» **Exercise**
Exactly and only the lines from the one containing "front_left = body_grid(BODY_LEFT_FOLDS, -1, 0.045, 11)" through the one containing "obj.matrix_world = world" are to be repeated, both ends included.

» **Material provided**
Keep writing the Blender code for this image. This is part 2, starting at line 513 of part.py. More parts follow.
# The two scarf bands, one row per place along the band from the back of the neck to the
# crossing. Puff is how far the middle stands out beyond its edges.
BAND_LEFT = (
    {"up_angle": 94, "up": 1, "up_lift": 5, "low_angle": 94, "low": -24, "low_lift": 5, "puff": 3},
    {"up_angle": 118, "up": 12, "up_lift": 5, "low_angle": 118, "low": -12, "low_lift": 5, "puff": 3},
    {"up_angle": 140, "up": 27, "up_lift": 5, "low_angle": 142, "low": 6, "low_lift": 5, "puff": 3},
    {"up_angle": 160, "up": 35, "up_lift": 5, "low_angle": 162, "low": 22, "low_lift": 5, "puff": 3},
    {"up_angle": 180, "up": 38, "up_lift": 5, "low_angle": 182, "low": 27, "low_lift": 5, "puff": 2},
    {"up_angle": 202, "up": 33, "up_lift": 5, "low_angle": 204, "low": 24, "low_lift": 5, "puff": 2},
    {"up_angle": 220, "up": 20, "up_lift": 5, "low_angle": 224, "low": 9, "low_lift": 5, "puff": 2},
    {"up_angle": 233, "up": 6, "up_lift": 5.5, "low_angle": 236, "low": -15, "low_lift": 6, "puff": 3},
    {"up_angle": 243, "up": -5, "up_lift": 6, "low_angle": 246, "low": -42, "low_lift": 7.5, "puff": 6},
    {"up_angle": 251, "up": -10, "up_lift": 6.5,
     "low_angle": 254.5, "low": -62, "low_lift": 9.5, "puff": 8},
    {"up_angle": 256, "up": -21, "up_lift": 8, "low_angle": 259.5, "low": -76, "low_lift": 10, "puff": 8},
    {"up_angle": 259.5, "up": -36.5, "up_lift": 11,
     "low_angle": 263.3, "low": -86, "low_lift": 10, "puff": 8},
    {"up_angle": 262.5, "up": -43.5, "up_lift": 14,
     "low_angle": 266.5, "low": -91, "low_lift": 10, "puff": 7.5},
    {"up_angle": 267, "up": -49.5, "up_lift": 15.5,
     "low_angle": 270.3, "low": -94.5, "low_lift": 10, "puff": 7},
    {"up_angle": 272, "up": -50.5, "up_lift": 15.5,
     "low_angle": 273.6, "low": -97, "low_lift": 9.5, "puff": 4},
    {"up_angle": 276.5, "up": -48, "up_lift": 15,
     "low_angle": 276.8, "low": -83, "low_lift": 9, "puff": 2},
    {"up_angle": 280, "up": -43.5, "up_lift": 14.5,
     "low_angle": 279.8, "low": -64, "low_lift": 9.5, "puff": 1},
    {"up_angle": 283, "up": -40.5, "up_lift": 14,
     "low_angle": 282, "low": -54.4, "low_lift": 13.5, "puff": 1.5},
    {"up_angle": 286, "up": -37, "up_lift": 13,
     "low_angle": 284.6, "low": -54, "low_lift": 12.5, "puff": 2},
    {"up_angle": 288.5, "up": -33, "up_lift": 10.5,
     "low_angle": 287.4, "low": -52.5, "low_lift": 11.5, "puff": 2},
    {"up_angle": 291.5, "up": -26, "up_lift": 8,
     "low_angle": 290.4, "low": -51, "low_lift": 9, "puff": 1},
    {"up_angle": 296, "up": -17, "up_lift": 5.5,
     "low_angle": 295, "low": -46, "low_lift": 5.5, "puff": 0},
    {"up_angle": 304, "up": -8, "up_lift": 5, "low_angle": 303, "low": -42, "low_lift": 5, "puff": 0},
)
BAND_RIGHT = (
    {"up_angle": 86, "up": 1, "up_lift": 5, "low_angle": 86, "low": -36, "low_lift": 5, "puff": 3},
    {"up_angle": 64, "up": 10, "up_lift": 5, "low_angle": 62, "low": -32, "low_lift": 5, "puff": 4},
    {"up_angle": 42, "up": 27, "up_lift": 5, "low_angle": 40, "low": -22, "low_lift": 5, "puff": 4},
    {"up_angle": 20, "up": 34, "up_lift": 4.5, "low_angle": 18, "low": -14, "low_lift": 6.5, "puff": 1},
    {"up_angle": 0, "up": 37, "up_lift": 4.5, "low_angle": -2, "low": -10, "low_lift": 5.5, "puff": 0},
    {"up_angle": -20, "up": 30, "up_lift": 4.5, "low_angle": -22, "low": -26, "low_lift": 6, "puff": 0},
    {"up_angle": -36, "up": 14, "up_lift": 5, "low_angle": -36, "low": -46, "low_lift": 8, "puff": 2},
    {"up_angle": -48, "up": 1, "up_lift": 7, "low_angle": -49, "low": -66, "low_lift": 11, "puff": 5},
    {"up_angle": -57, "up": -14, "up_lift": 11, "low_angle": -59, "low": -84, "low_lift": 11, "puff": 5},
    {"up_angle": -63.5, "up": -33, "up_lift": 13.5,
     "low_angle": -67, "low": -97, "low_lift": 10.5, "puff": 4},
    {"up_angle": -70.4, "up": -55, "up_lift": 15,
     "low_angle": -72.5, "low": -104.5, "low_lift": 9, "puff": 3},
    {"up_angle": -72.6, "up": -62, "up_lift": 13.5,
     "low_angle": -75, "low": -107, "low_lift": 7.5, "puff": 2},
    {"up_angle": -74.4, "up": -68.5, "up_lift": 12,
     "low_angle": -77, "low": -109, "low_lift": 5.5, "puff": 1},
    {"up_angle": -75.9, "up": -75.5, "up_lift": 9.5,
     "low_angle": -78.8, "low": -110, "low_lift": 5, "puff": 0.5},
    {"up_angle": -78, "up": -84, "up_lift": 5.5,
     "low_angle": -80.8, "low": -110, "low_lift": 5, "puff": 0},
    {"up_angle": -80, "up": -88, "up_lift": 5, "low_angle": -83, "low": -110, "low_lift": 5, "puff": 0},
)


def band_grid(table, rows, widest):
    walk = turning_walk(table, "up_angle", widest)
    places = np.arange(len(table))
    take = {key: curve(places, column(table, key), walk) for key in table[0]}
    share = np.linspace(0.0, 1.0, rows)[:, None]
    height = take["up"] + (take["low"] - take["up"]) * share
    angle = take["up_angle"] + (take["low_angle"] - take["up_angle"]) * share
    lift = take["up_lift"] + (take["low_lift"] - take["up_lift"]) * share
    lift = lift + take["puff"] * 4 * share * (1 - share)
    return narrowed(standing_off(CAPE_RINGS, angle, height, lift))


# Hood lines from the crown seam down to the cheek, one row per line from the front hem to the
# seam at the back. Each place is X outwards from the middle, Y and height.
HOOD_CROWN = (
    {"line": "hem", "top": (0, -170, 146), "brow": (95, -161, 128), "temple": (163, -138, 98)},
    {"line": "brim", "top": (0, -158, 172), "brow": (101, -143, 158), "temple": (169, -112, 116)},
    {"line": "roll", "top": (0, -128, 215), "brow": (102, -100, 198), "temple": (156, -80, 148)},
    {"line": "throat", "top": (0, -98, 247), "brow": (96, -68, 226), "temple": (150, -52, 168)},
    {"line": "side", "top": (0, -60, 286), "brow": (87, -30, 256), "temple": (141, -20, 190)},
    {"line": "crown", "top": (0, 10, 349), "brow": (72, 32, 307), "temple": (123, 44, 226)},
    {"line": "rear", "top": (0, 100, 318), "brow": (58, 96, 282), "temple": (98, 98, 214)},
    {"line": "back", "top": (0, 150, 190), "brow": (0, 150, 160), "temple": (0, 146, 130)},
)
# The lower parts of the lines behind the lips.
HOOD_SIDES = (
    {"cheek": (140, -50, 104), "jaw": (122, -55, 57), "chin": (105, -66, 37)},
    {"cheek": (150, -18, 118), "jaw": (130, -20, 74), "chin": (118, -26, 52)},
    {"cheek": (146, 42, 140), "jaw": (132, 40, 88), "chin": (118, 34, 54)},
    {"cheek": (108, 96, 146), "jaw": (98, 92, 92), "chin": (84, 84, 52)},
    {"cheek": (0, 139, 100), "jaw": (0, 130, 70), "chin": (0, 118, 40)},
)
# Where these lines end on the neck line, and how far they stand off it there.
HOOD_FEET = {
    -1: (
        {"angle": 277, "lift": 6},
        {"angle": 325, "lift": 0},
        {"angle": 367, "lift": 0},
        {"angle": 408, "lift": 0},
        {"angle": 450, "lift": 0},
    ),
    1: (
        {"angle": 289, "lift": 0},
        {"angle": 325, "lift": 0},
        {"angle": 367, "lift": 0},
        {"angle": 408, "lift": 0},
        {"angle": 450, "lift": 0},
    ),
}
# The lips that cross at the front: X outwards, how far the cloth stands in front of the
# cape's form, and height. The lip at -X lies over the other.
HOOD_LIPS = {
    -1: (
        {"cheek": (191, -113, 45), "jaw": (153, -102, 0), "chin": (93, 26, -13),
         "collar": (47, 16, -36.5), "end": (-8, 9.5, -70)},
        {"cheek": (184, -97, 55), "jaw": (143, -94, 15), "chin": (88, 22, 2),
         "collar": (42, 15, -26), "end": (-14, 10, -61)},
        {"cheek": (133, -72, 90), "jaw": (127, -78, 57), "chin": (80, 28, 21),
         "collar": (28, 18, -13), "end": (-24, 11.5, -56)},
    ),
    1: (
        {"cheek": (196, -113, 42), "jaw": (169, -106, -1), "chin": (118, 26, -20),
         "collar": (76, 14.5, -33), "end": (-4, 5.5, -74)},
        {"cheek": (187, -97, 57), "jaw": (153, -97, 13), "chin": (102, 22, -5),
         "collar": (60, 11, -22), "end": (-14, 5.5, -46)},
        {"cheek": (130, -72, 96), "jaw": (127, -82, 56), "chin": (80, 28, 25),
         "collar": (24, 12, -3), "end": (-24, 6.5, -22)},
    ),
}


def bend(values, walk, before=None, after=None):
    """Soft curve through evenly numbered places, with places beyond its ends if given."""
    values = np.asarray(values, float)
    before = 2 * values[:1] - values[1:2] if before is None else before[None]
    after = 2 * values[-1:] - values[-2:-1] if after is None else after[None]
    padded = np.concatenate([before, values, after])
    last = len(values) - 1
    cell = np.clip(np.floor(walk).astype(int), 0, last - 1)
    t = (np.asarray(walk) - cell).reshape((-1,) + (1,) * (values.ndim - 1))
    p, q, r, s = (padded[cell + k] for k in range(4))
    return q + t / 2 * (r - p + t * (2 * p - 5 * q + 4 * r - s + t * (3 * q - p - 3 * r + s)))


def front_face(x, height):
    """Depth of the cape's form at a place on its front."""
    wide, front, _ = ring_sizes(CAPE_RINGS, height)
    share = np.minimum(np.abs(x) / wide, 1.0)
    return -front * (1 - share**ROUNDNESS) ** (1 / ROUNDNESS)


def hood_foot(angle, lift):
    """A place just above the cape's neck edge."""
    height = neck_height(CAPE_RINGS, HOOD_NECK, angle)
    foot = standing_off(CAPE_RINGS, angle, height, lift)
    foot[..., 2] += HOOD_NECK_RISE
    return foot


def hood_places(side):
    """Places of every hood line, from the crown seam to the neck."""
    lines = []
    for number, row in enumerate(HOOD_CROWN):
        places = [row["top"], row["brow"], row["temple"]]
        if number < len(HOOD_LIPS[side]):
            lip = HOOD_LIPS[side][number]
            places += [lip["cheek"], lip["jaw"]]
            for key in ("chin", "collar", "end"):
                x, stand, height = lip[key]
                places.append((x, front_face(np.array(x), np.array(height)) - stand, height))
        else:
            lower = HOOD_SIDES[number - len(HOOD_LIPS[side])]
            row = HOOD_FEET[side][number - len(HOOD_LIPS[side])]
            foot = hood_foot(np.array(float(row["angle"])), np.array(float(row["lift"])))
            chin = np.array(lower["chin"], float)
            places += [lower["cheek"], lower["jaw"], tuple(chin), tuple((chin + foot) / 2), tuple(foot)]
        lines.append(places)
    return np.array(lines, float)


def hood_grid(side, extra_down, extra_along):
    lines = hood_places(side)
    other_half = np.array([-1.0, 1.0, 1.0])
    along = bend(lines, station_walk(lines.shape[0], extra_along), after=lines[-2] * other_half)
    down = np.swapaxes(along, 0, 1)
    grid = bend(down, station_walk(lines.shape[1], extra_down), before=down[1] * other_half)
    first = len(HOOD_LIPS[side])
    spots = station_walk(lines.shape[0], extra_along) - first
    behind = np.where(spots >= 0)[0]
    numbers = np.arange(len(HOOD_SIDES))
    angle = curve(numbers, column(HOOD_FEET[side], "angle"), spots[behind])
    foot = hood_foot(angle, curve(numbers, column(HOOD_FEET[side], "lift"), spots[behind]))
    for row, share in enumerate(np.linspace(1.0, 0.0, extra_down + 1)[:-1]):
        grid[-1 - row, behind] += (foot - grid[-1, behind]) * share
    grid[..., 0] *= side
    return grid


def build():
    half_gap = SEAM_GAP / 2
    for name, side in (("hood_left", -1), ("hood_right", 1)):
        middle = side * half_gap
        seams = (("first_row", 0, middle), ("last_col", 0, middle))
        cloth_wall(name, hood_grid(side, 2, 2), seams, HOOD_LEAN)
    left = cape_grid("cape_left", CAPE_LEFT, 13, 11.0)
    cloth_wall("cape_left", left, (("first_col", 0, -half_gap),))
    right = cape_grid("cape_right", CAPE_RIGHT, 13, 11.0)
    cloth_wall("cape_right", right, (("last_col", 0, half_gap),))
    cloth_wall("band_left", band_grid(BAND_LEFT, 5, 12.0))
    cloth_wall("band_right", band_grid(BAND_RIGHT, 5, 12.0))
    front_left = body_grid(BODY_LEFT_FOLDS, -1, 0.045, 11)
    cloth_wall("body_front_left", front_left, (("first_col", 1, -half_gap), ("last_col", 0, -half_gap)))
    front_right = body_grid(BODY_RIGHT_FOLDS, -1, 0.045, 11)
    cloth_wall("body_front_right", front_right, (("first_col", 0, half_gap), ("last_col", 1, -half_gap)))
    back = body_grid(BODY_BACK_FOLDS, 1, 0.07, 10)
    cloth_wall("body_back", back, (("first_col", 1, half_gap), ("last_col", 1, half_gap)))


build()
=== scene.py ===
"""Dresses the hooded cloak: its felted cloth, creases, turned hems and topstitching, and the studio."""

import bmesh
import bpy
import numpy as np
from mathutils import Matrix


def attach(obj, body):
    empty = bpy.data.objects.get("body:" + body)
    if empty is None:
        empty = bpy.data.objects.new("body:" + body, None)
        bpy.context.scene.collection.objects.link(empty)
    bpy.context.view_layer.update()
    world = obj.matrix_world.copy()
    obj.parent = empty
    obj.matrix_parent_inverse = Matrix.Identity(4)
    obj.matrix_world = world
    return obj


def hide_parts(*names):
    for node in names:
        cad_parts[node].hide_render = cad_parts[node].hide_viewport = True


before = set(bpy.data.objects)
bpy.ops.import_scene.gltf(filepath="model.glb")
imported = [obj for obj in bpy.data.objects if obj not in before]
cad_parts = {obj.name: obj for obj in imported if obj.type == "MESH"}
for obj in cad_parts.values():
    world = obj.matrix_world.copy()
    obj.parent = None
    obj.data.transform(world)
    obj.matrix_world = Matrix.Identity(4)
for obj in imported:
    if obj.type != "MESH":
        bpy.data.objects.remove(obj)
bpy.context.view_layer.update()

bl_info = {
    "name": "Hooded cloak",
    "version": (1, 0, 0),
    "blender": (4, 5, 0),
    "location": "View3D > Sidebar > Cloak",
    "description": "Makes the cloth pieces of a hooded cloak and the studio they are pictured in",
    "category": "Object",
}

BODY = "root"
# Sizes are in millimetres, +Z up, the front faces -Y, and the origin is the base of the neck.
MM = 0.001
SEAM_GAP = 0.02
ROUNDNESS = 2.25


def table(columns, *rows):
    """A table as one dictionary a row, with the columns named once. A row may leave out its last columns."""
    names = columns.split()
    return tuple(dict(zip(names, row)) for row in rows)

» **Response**
    front_left = body_grid(BODY_LEFT_FOLDS, -1, 0.045, 11)
    cloth_wall("body_front_left", front_left, (("first_col", 1, -half_gap), ("last_col", 0, -half_gap)))
    front_right = body_grid(BODY_RIGHT_FOLDS, -1, 0.045, 11)
    cloth_wall("body_front_right", front_right, (("first_col", 0, half_gap), ("last_col", 1, -half_gap)))
    back = body_grid(BODY_BACK_FOLDS, 1, 0.07, 10)
    cloth_wall("body_back", back, (("first_col", 1, half_gap), ("last_col", 1, half_gap)))


build()
=== scene.py ===
"""Dresses the hooded cloak: its felted cloth, creases, turned hems and topstitching, and the studio."""

import bmesh
import bpy
import numpy as np
from mathutils import Matrix


def attach(obj, body):
    empty = bpy.data.objects.get("body:" + body)
    if empty is None:
        empty = bpy.data.objects.new("body:" + body, None)
        bpy.context.scene.collection.objects.link(empty)
    bpy.context.view_layer.update()
    world = obj.matrix_world.copy()
    obj.parent = empty
    obj.matrix_parent_inverse = Matrix.Identity(4)
    obj.matrix_world = world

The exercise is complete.